Conditions in the camp were far less severe than in other, similar camps, and medical assistance was available to the inmates at the hospitals of Borgo and, for more severe cases, Cuneo. Despite a number of successful escapes from the camp, conditions did not worsen much for the inmates. On 9 November 1943, most of the Jews of Italian nationality were released for reasons unknown. On 21 November, the 328 non-Italian Jews remaining in the camp were, on orders from the Gestapo office in Nice, taken to the nearby train station, put in freight cars, and taken to either Fossoli di Carpi or Drancy, France. These included the 41 inmates who were, at the time, recovering in the hospital of Borgo. Inmates who were at Cuneo hospital were protected and hidden by the hospital staff and were not removed.

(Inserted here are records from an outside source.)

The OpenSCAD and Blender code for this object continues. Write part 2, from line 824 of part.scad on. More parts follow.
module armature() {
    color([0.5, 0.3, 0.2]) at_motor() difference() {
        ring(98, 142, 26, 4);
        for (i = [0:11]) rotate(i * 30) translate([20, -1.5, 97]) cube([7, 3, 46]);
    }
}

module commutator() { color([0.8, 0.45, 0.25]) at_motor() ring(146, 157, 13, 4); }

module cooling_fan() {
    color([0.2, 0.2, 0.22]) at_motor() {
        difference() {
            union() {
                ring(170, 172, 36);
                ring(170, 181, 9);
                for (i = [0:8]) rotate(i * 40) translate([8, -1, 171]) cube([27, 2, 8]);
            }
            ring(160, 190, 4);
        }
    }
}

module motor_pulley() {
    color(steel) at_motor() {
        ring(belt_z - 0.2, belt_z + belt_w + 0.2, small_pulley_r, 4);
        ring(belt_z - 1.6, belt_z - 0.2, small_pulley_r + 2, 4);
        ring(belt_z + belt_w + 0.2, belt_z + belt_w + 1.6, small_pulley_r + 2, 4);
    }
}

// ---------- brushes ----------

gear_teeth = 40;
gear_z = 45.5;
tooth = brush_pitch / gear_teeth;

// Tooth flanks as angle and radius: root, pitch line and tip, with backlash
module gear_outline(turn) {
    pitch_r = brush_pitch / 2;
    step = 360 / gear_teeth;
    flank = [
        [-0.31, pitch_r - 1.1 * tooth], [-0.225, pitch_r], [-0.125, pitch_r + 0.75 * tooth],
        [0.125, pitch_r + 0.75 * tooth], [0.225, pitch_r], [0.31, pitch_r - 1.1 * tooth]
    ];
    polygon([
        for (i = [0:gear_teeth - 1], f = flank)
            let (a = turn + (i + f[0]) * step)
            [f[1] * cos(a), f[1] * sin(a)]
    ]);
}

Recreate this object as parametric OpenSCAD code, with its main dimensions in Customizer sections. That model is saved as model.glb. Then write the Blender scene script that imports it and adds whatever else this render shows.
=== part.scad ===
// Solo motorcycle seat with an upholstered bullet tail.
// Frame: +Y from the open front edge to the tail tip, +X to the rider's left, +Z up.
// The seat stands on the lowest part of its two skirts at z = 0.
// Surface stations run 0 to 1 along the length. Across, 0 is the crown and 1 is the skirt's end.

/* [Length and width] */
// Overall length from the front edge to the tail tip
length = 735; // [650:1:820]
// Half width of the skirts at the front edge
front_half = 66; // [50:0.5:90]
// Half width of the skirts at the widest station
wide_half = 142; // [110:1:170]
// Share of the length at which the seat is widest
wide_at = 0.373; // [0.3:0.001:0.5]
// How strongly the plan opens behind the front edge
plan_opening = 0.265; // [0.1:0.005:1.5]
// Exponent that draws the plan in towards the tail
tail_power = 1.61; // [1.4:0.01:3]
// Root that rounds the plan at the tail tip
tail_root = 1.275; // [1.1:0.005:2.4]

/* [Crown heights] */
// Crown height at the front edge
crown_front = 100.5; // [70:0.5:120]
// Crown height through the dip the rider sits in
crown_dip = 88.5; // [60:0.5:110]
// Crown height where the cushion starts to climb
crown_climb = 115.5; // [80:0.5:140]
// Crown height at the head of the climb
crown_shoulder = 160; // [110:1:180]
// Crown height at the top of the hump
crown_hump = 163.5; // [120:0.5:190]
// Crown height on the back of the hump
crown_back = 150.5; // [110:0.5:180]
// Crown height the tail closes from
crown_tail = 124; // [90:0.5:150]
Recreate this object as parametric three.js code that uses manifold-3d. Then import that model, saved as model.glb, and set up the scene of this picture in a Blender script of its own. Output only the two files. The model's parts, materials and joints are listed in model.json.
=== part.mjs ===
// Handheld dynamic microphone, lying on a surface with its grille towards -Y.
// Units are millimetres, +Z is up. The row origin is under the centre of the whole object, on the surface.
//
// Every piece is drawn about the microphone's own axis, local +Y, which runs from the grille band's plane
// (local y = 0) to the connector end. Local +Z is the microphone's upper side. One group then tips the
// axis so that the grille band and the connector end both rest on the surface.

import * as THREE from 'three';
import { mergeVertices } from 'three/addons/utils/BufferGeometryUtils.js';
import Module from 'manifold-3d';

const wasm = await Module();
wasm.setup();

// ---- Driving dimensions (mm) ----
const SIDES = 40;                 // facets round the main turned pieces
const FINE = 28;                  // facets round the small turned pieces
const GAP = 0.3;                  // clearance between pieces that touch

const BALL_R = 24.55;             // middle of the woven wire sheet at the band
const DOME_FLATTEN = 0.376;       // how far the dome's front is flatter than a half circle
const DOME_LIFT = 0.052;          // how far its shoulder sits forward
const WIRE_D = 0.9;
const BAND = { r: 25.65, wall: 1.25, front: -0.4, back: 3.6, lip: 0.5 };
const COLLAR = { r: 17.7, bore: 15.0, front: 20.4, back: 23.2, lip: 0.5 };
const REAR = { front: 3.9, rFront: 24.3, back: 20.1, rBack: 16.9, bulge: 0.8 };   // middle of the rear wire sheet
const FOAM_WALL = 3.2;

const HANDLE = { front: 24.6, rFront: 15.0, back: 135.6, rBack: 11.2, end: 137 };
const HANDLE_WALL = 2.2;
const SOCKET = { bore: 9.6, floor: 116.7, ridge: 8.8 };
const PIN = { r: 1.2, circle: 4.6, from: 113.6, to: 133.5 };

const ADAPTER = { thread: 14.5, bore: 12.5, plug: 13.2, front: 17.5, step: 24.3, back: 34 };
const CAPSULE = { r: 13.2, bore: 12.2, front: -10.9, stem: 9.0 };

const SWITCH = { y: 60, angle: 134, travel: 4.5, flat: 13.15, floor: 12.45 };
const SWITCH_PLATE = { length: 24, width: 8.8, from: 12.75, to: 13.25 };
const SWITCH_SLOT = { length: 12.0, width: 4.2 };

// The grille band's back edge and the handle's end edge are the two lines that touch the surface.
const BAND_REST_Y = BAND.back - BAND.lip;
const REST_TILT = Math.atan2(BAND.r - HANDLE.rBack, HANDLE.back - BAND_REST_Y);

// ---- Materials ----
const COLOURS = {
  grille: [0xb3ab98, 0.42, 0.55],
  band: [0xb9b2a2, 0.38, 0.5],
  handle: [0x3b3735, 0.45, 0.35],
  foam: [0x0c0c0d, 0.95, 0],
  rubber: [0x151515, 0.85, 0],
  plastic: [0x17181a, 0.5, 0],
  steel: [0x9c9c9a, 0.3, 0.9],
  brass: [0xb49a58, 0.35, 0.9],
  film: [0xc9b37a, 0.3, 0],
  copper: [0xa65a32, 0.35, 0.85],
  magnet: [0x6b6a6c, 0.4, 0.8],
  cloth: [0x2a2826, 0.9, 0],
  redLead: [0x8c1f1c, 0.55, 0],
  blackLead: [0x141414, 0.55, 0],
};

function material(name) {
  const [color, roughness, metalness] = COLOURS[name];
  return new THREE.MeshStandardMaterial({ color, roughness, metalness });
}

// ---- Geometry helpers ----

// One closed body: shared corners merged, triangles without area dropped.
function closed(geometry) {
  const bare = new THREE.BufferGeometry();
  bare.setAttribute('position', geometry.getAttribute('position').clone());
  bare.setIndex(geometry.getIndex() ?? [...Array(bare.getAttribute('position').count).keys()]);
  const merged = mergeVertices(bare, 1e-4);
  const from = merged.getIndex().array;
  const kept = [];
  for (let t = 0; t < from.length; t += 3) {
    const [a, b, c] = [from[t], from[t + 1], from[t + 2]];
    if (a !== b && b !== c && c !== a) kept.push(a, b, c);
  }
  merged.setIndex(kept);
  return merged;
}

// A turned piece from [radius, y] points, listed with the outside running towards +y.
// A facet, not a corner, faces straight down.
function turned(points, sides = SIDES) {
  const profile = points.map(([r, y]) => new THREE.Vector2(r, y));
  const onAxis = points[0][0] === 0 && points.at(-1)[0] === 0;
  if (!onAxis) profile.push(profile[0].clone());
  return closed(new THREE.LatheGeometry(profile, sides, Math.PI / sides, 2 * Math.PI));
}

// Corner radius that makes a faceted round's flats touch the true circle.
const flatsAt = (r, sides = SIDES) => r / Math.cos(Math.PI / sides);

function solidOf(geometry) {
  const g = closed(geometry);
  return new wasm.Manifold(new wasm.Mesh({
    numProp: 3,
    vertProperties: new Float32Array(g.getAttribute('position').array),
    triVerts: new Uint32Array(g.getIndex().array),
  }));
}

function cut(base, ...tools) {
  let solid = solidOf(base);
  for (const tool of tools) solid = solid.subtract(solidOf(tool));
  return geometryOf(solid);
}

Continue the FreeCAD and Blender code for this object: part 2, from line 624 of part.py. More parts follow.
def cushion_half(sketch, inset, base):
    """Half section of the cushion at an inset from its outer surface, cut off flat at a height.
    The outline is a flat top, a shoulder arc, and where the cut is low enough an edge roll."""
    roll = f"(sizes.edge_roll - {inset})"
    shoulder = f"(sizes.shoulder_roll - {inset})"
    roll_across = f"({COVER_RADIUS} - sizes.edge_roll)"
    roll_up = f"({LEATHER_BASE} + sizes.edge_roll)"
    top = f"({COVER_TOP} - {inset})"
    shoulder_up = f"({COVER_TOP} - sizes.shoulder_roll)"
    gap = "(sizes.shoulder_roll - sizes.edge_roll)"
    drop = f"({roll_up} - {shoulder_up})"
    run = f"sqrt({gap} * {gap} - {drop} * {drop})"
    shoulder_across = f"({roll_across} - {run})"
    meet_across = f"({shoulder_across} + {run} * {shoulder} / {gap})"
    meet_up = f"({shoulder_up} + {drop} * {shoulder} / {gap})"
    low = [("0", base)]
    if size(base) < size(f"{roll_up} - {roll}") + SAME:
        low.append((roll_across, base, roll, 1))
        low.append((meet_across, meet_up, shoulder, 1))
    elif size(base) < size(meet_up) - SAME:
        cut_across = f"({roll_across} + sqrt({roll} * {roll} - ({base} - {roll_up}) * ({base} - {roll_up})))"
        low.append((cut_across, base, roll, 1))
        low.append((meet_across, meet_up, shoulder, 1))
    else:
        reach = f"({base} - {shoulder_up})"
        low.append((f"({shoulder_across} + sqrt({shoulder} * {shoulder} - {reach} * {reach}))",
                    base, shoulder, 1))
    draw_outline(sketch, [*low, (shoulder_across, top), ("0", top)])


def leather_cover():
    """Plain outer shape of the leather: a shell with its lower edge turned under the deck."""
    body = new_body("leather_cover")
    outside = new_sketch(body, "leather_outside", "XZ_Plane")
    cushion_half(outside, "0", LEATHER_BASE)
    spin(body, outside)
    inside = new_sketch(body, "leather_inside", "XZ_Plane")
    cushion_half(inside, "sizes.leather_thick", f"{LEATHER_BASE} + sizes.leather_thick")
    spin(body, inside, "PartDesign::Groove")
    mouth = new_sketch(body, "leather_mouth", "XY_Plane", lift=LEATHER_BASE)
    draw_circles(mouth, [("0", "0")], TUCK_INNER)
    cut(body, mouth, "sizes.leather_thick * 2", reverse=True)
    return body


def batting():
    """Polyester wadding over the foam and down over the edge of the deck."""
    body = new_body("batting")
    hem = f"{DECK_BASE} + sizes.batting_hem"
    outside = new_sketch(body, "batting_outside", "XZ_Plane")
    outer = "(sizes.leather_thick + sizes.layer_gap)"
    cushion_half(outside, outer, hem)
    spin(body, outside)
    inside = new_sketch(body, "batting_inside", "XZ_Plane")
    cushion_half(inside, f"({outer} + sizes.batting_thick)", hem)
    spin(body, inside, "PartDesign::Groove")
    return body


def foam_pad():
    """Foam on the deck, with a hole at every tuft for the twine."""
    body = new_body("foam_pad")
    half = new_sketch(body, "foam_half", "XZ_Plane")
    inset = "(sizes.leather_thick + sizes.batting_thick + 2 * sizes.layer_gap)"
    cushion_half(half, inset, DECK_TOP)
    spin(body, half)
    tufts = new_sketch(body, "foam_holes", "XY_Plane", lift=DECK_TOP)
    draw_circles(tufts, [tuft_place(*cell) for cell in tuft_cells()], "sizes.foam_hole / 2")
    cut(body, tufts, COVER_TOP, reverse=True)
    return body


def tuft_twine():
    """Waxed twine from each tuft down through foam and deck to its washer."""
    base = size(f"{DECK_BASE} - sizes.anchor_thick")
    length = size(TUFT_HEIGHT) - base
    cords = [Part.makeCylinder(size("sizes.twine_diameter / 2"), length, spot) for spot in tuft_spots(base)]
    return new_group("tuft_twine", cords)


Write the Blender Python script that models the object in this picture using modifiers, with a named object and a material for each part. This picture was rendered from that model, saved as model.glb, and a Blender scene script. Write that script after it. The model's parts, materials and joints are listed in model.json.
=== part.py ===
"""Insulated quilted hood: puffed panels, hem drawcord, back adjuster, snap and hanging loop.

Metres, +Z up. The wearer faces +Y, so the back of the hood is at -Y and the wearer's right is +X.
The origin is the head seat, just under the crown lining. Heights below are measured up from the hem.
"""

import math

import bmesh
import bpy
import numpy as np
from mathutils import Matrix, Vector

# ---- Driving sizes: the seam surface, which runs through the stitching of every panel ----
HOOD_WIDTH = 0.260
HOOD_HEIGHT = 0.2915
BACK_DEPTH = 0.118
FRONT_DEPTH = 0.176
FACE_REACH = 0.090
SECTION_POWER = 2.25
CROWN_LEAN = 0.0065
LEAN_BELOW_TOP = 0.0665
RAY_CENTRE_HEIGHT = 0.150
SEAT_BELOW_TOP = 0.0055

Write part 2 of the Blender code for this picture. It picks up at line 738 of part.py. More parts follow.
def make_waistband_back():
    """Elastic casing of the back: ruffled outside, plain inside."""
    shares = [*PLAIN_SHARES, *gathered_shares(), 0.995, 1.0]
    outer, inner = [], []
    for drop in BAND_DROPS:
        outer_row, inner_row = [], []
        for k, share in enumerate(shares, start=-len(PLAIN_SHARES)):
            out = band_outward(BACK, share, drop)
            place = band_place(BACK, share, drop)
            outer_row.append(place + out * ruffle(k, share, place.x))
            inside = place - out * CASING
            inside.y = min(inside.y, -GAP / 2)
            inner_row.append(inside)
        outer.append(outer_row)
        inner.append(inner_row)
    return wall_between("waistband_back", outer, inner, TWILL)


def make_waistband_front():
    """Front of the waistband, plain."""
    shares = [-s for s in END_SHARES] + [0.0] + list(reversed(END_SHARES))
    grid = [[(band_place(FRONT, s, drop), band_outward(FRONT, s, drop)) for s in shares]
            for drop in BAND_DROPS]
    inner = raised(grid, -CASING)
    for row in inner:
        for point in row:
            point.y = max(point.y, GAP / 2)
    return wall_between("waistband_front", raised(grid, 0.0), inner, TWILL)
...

Many of those saved from deportation were helped by a local Catholic priest, Don Raimondo Viale, who provided food, shelter and, eventually, an opportunity to escape to Switzerland. His efforts were honoured when he was named as one of the Righteous Among the Nations by Yad Vashem in August 2000.

In three stages, on 7 December, 17 December and 27 January, the prisoners at Fossoli di Carpi and Drancy were deported to Auschwitz concentration camp. It is estimated that no more than twelve of the people formerly kept at the camp survived to see liberation at the end of the war. Following the deportations of 21 November, the camp was shut down for a short period.

===Italian period===
The former German camp was taken over by the Cuneo Police Department a few days after its closure. Under German orders, the local authorities continued to arrest Jewish refugees in the area. A total of 26 people were arrested and held at the camp, mostly women. On 13 January 1944, these prisoners were sent to Fossoli di Carpi and were deported from there on 22 February 1944, mostly to Auschwitz. Following this final deportation, the Borgo San Dalmazzo concentration camp was permanently closed, although Jews continued to be arrested and executed in the area up to the end of the war. Jews captured after the closure were usually held in prison in Turin until deported via Fossoli di Carpi. Six Jewish refugees were found and captured in March and April 1945 were executed near Cuneo by soldiers of the Fascist Italian Black Brigades on 25 April 1945, shortly before the town was liberated by partisans.

==Victims==
Of the approximately 375 inmates at Borgo, only a small number survived the Holocaust. Most were deported to Auschwitz where they were exterminated. A few were also sent to Buchenwald where they were also killed. The victims were refugees from Poland (119 persons), France, the Soviet Union, Germany, Austria, Romania, Hungary, Croatia and Greece. The Italian nationals held at Borgo were mostly released, although 23 Italians were also deported.

The names, ages and nationalities of the victims are well documented. There were slightly more male (209) than female (166) inmates. The victims included both the very young and the very old. There were 78 inmates under the age of 21 (with the youngest being less than a year old). There were 76 inmates over the age of 70.

It is estimated that only between 12 and 18 of the inmates survived the Holocaust, less than five per cent.

==Aftermath==
No trace now remains of the former Borgo San Dalmazzo concentration camp, but two epitaphs were erected to mark the events that took place in Borgo San Dalmazzo. In 2006 a memorial was erected at the Borgo San Dalmazzo railway station to honor the victims of the deportations. The memorial contains the name, age and country of origin of each of the victims as well as those of the few survivors. Freight cars similar to those used in the deportation are preserved nearby.